Any player who reaches the absolute pointy end of a major is excited and happy but very few show the emotion that was on display from Mirjana Lucic-Baroni on the Rod Laver Arena when she reached the semi-finals of the Australian Open. This was unbridled joy, excitement and tears that turned to sobbing.
For the first time in a staggering 18 years she reached the semis of a major. The road she had been on was full of rocks and stones and would have curtailed any dreams a lesser person may have had. However, gradually that dirt road started to smooth out and has turned into a highway.
When she upset the fifth seed Karolina Pliskova 6-4, 3-6, 6-4 her racquet dropped to the court. Her face was in her hands and she knelt on the court in a foetal position. It was then the sobbing began, on composing herself she crossed herself more than once and said a prayer. For this sport, which can be so unforgiving, to bear witness to such a glorious moment, gave tennis the heart many of us know exists, but is rarely seen.

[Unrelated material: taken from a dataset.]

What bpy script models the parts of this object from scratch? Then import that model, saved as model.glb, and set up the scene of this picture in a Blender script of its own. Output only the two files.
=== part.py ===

“Those moments when you're on the court and you're winning, those couple minutes of pure ecstasy are amazing, and once you walk off the court, everything calms down a little bit,” she said. “I'm still in the tournament, and I want to remain kind of calm and focused and give another really good performance in the semis.”
Lucic-Baroni came onto the scene in 1998 and a year later she was a Wimbledon finalist. Her potential was talked about constantly in those days. I first met her on the grass courts of White City Tennis Club in Sydney, it was the old home for the Sydney tournament and she was working with Clint Newcombe the son of tennis legend John Newcombe, and Mirjana I remember was a youngster who was excited to be living a dream.
It was not so long after that, that the dream was becoming a nightmare. Abusive father had her scared, money was not there for her to keep playing and for years she disappeared into oblivion.
She was a forgotten soul and people thought it was injuries and being burnt out. But there was a light in her life and Lucic-Baroni found her feet again; her heart was beating faster and she began to dream. In 2010 she married Daniel Baroni and he lifted her and her life is what she wants.
“Yeah, grace of God, yeah. Look, I've said before, always, I always knew I had a really good game, really big game, and there has never been a doubt about that. And you know, it's not easy doing it,” Lucic-Baroni said. “There's so many great players. Even when you're playing great, it's not a guarantee that you're going to go far in the tournament.
“There's a lot of other players playing well, and you may wake up that day maybe not hitting the ball as great and somebody else is. It's just really small margins. And I'm really happy and lucky and grateful that things have come together here really well for me.”
She says this time it's “incredibly special” reaching the semis because it has been so long and tat struggle has been so big. She says nobody in this world thought she could ever be in this position again other than her closest family and those around her. Proving everyone wrong “is fun”.
It's fun to enjoy this for myself and live these incredible moments; it's more special this time, for sure,” she said. “It's just perseverance. It's just kind of almost being little, I don't know, what's the right word, ignoring everything and just pushing forward and kind of going through the wall. It's not going but you keep pushing and you keep pushing, and nothing is working, and you keep pushing. That belief that eventually it will change...
“I think that's what perseverance is, and I feel like that's what helped me get here.”
She is showing that dreams really do come true.
NOTE: She plays Serena Williams in the semis. Both women first played the Australian Open in 1998 and both lost second round. The only occasions they played, twice, was in 1998 and Serena won both.